The piece rests on its parts for chorus, performed here by the Baltimore Choral Arts Society. The results were not quite up to that organization’s high standards, with some shakiness at the start of sections. The men of the chorus tended to rush ahead of Alsop’s beat, and intonation, especially among the women, suffered. This season will be the last for the redoubtable Tom Hall, who has directed the group for 35 years. (Leo Wanenchak is credited with preparing the chorus for this performance.)

The Peabody Children’s Chorus had one might call a virginal sound, except that word has unseemly associations in the smutty Latin texts set by Orff. Somewhat incongruously, the choruses sang the Germanic pronunciation of the Latin texts, while the soloists used the Italianate one.

Of the soloists, tenor Matthew Plenk stood out for his wailing roasted swan in “Cignus ustus cantat,” all in full voice up to a near-crack on the highest note. Soprano Anna Christy had a playful sound, animated by a rather active vibrato. Her intonation was not always on target, but at the orgasmic solo “Dulcissime,” she displayed a beautiful, easy tone. The lion’s share of the solo work falls to the baritone, and Elliot Madore offered some suave moments. The sound turned a little gooey and the highest notes caused some strain.

The only real surprise of the performance was the trouble in the BSO’s horn section, with a high note splattered time after time in “Chramer, gip die varwe mir.” Principal horn player Philip Munds was not in his usual nochair.
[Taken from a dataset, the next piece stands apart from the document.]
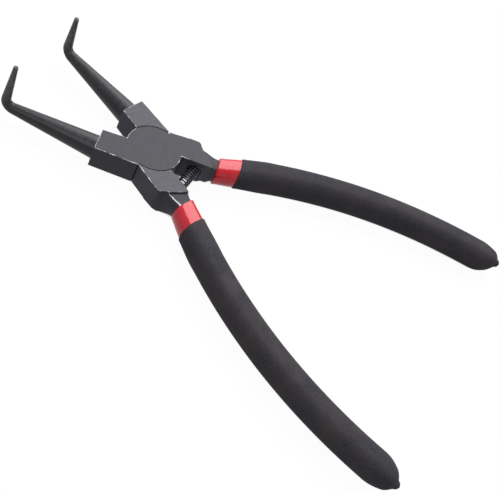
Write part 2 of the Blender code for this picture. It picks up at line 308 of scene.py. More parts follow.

The program will be repeated 8 p.m. Friday and Saturday at Meyerhoff Symphony Hall in Baltimore.

One Response to “Alsop, BSO have uneven night with Orff and Stravinsky”

  1. Posted Oct 08, 2016 at 7:34 pm by Sixtus Beckmesser

    I share your distaste for Orff in general and for Carmina Burana in particular: nasty, atavistic stuff. Even if not a Nazi himself, surely he was an enabler.